Every output generated by the pipeline should carry a full audit trail: the version of the calculation code used, the input data hash, the prompt template version, the LLM model identifier and temperature setting, and the results of each validation check. This metadata should be stored alongside the output and be retrievable on demand. When an auditor asks “how was this commentary generated?”, the answer should be a complete, reproducible record — not “the AI wrote it.”
Firms operating under the FCA’s Consumer Duty or equivalent frameworks should also consider how they will handle cases where the validation checks fail. A clear escalation path — from automated rejection, to human review, to senior sign-off — should be defined before the system goes live. The governance framework is as important as the technical architecture.
The Bottom Line: Benefits Without the Risks
The promise of LLMs in finance is real. The ability to generate clear, accurate, audit-ready commentary at scale — across thousands of contracts, portfolios, or client accounts — represents a genuine step change in operational efficiency.

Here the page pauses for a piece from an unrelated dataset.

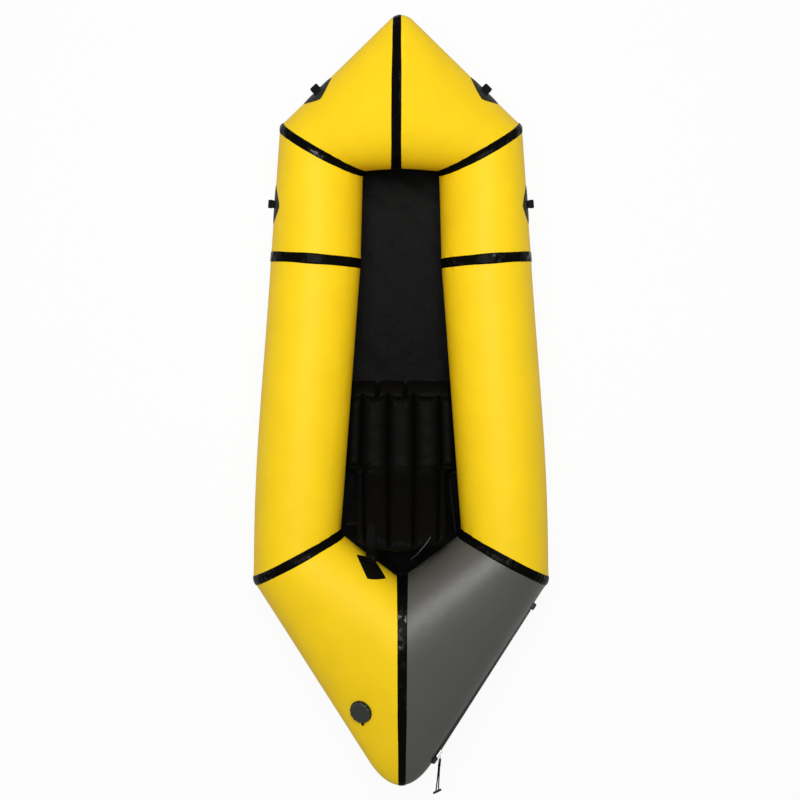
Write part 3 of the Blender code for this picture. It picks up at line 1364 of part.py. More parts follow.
def zip_frame(hull, tape):
    """A frame at the aft end of the zip, just clear of its tape: X to the corner, Z outwards."""
    aft, fore = zip_line(hull)
    start = hull.point("stern", aft, ZIP_RIDGE)
    end = hull.point("stern", fore, ZIP_RIDGE)
    facing = hull.frame("stern", (aft + fore) / 2, ZIP_RIDGE)
    frame = frame_at(start, end - start, facing.col[2][:3])
    tree = tree_of(tape)
    out = frame.col[2].to_3d()
    highest = 0.0
    for x in np.linspace(ZIP_TAPE_THICKNESS, ZIP_LENGTH - ZIP_TAPE_THICKNESS, ZIP_SAMPLES):
        for y in (-ZIP_END_WIDTH / 2, 0.0, ZIP_END_WIDTH / 2):
            hit = tree.ray_cast(frame @ Vector((x, y, DRAPE_REACH)), -out, 2 * DRAPE_REACH)
            if hit[0] is not None:
                highest = max(highest, DRAPE_REACH - hit[3])
    frame.translation += out * (highest + GAP)
    return frame


def make_zip_tape(hull):
    """The fabric tape under the zip, bent with the hull's ridges on either side of its facet."""
    aft, fore = zip_line(hull)
    shares = [share for share in np.linspace(aft, fore, ZIP_TAPE_ROWS)]
    shares.append((1 + STERN_NOSE_WIDTH / STERN_CORNER_OUTER[0]) / 2)
    shares.sort()
    tree = tree_of(bpy.data.objects["stern_panel_right"])
    grids = []
    for lift in (SEAT_ON_SKIN, SEAT_ON_SKIN + ZIP_TAPE_THICKNESS):
        rows = []
        for share in shares:
            half = ZIP_TAPE_HALF_WIDTH / hull.ridge_step("stern", share, ZIP_RIDGE)
            inner = min(ZIP_RIDGE, half * 0.9)
            row = []
            for k in (-half, -inner, 0.0, inner, half):
                low = hull.point("stern", share, ZIP_RIDGE + k)
                out = unit(hull.point("stern", share, ZIP_RIDGE + k, DRAPE_REACH) - low)
                row.append(draped(tree, low, out, lift))
            rows.append(row)
        grids.append(rows)
    return add_skin("zip_tape", grids[0], grids[1], BLACK_FABRIC)


def make_zip_chain(frame):
    """The row of moulded teeth between the two ends."""
    start = ZIP_END_LENGTH + SLIDER_CLEARANCE
    end = ZIP_LENGTH - ZIP_END_LENGTH - SLIDER_CLEARANCE
    teeth = int((end - start) / ZIP_TOOTH_PITCH)
    half = ZIP_CHAIN_WIDTH / 2
    sections = []
    for i in range(2 * teeth + 1):
        x = start + (end - start) * i / (2 * teeth)
        height = ZIP_CHAIN_HEIGHT * (1 if i % 2 else ZIP_VALLEY_SHARE)
        crest = half * ZIP_CREST_SHARE
        outline = [(-half, 0.0), (half, 0.0), (crest, height), (-crest, height)]
        sections.append([tuple(frame @ Vector((x, y, z))) for y, z in outline])
    add_loft("zip_teeth", sections, BLACK_PLASTIC)


def make_zip_end(name, frame, low_x, high_x):
    """A moulded block at one end of the teeth, rounded over its top."""
    half = ZIP_END_WIDTH / 2
    shoulder = ZIP_END_HEIGHT / 2
    outline = [
        (-half, 0.0), (half, 0.0), (half, shoulder), (half / 2, ZIP_END_HEIGHT),
        (-half / 2, ZIP_END_HEIGHT), (-half, shoulder),
    ]
    sections = []
    for x, share in ((low_x, 0.7), (low_x + shoulder, 1.0), (high_x - shoulder, 1.0), (high_x, 0.7)):
        sections.append([tuple(frame @ Vector((x, y * share, z * share))) for y, z in outline])
    add_loft(name, sections, BLACK_PLASTIC)


def slider_middle():
    """The slider's middle and the top of its body, in the zip's frame."""
    middle = ZIP_END_LENGTH + 2 * SLIDER_CLEARANCE + SLIDER_LENGTH / 2
    return middle, ZIP_CHAIN_HEIGHT + SLIDER_CLEARANCE + SLIDER_WALL


def make_slider(frame):
    """The metal slider: a saddle over the teeth with a bridge for its pull."""
    middle, top = slider_middle()
    inner = ZIP_CHAIN_WIDTH / 2 + SLIDER_CLEARANCE
    outer = inner + SLIDER_WALL
    low = SLIDER_CLEARANCE
    inside = ZIP_CHAIN_HEIGHT + SLIDER_CLEARANCE
    outline = [
        (-outer, low), (-inner, low), (-inner, inside), (inner, inside), (inner, low),
        (outer, low), (outer, top - SLIDER_WALL / 2), (outer - SLIDER_WALL / 2, top),
        (-outer + SLIDER_WALL / 2, top), (-outer, top - SLIDER_WALL / 2),
    ]
    half = SLIDER_LENGTH / 2
    sections = [[(x, y, z) for y, z in outline] for x in (-half, half)]
    body = add_loft("zip_slider", sections, PALE_METAL)
    foot = BRIDGE_LENGTH / 2
    crown = foot - BRIDGE_BAR
    path = [
        (-foot, top - BRIDGE_BAR / 2), (-foot, top + BRIDGE_HEIGHT - BRIDGE_BAR),
        (-crown, top + BRIDGE_HEIGHT), (crown, top + BRIDGE_HEIGHT),
        (foot, top + BRIDGE_HEIGHT - BRIDGE_BAR), (foot, top - BRIDGE_BAR / 2),
    ]
    arch = strip_outline(path, -BRIDGE_BAR)
    across = BRIDGE_WIDTH / 2
    bridge = add_loft("bridge", [[(x, y, z) for x, z in arch] for y in (-across, across)], PALE_METAL)
    combine(body, bridge, "UNION")
    body.matrix_world = frame @ Matrix.Translation((middle, 0.0, 0.0))
    return body


def pull_frame(frame):
    """The pull's frame on its hinge in the bridge: X out along the pull, Y along the hinge."""
    middle, top = slider_middle()
    angle = math.radians(PULL_ANGLE_DEG)
    hinge_x = middle - BRIDGE_LENGTH / 2 + BRIDGE_BAR + PULL_RING_WIRE + SLIDER_CLEARANCE
    hinge_z = top + (BRIDGE_HEIGHT - BRIDGE_BAR) / 2
    turn = Matrix((
        (-math.cos(angle), 0.0, -math.sin(angle), hinge_x),
        (0.0, 1.0, 0.0, 0.0),
        (math.sin(angle), 0.0, -math.cos(angle), hinge_z),
        (0.0, 0.0, 0.0, 1.0),
    ))
    return frame @ turn


def make_pull(frame):
    """The pull: a wire ring through the bridge, a doubled cord and a toggle at its end."""
    hinge = pull_frame(frame)
    half = PULL_RING_WIDTH / 2
    corner = PULL_RING_WIDTH / 4
    route = []
    for sign_x, sign_y in ((0, -1), (1, -1), (1, 1), (0, 1)):
        at_x = corner if sign_x == 0 else PULL_RING_LENGTH - corner
        at_y = sign_y * (half - corner)
        begin = {(0, -1): 180, (1, -1): 270, (1, 1): 0, (0, 1): 90}[(sign_x, sign_y)]
        for k in range(4):
            turn = math.radians(begin + 30 * k)
            route.append((at_x + corner * math.cos(turn), at_y + corner * math.sin(turn), 0.0))
    ring = add_tube("zip_pull_ring", route, PULL_RING_WIRE, PALE_METAL, closed=True, frame=hinge)
    far = hinge @ Matrix.Translation((PULL_RING_LENGTH, 0.0, 0.0))
    half_route = list(PULL_CORD_ROUTE)
    other_half = [(x, y, -z) for x, y, z in half_route[-2::-1]]
    cord = [tuple(far @ Vector(point)) for point in half_route + other_half]
    add_tube("zip_pull_cord", smooth_route(cord, PULL_CORD_POINTS), PULL_CORD_RADIUS, BLACK_WEBBING)
    last = np.array(PULL_CORD_ROUTE[0])
    heading = unit(last - np.array(PULL_CORD_ROUTE[1]))
    centre = last + heading * (TOGGLE_RADIUS + GAP)
    at = far @ Vector((centre[0], centre[1], 0.0))
    toggle_at = frame_at(at, far.col[0][:3], far.col[2][:3])
    end = TOGGLE_LENGTH / 2
    waist = TOGGLE_RADIUS
    add_turned("zip_pull_toggle", [
        (0.0, -end), (waist / 2, -end), (waist, -end + waist), (waist, end - waist),
        (waist / 2, end), (0.0, end),
    ], SMALL_SIDES, BLACK_PLASTIC, frame=toggle_at)
    return ring


def make_zip(hull):
    """The zip that opens the hull for stowing gear, on the starboard stern panel."""
    frame = zip_frame(hull, make_zip_tape(hull))
    make_zip_chain(frame)
    make_zip_end("zip_docking_end", frame, 0.0, ZIP_END_LENGTH)
    make_zip_end("zip_end_stop", frame, ZIP_LENGTH - ZIP_END_LENGTH, ZIP_LENGTH)
    make_slider(frame)
    make_pull(frame)


def main():
    clear_scene()
    hull = Hull()
    make_panels(hull)
    make_tapes(hull)
    make_floor(hull)
    make_floor_edge_tape(hull)
    make_tiedowns(hull)
    make_seat_base()
    backrest = make_backrest()
    make_skirt()
    make_straps(hull)
    make_oral_tube(hull, bpy.data.objects["side_panel_right"])
    make_seat_valve(backrest)
    make_main_valve(hull, bpy.data.objects["stern_panel_left"])
    make_zip(hull)


main()
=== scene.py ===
"""Looks of an inflated packraft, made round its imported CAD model.

The frame has +Y to the bow, +X to starboard and +Z up; lengths are in metres. Fabric forms are
functions of two parameters on a grid. The hull's form is drawn for starboard and mirrored to port.
"""

import logging
import math
from dataclasses import dataclass, field
from enum import Enum
from typing import Any

import bmesh
import bpy
import numpy as np
from mathutils import Matrix, Vector
from numpy.typing import NDArray


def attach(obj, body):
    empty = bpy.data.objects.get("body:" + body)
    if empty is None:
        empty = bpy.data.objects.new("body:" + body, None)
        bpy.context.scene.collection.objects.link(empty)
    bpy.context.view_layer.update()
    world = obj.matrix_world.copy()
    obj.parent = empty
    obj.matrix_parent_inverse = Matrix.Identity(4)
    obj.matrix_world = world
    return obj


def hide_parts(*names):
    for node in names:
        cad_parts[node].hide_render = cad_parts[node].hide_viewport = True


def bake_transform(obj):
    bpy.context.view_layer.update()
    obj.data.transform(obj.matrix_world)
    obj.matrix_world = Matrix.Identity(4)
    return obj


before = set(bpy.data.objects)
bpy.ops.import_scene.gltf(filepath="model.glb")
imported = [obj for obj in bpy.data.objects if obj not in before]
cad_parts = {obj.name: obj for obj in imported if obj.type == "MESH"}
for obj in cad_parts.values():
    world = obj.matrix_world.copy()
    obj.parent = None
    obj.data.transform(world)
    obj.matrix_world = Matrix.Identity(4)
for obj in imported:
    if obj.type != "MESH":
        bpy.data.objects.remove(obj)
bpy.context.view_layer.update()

Array = NDArray[np.float64]
log = logging.getLogger("packraft")

WEBBING_WIDTH = 0.025
WEBBING_THICKNESS = 0.0015
HULL_BOTTOM = 0.0032
TUBE_RADIUS = 0.134
FACET = 2 * math.pi / 28  # between two of the lines round a CAD tube
LOWEST_TURN = 3 * math.pi / 2
UP = np.array([0.0, 0.0, 1.0])


class Hand(Enum):
    """The side of the boat that a piece is on."""

    PORT = "left"
    STARBOARD = "right"

    def turned(self, points: Array) -> Array:
        """The points themselves for starboard, or their mirror image for port."""
        return points * np.array([-1.0, 1.0, 1.0]) if self is Hand.PORT else points


class Body(Enum):
    """The CAD bodies that pieces ride on."""

    HULL = "hull"
    BACKREST = "backrest"
    ZIP_PULL = "zip_pull"


def unit(vectors: Array) -> Array:
    """Each vector divided by its length."""
    return vectors / np.maximum(np.linalg.norm(vectors, axis=-1, keepdims=True), 1e-12)


def smooth(low: float, high: float, x: Array) -> Array:
    """The cubic 3t^2 - 2t^3 of x's place between low and high, held at 0 and 1 outside."""
    t = np.clip((x - low) / (high - low), 0.0, 1.0)
    return t * t * (3 - 2 * t)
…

But that promise can only be realised if the architecture is designed from the ground up to prevent hallucination, not merely to detect it after the fact.
The pipeline described in this article — deterministic calculations feeding structured metrics into a constrained prompt, with validation guardrails at the output layer — provides a practical, implementable path to that goal. It is not a theoretical framework; it is a pattern that can be built, tested, and deployed with standard Python tooling and a well-chosen LLM API.
The key discipline is one of role clarity. Deterministic code computes. Structured data carries. Prompt templates constrain. The LLM narrates. Validators verify. When each component does only its job, the system as a whole becomes trustworthy — and that is the only acceptable standard for AI in finance.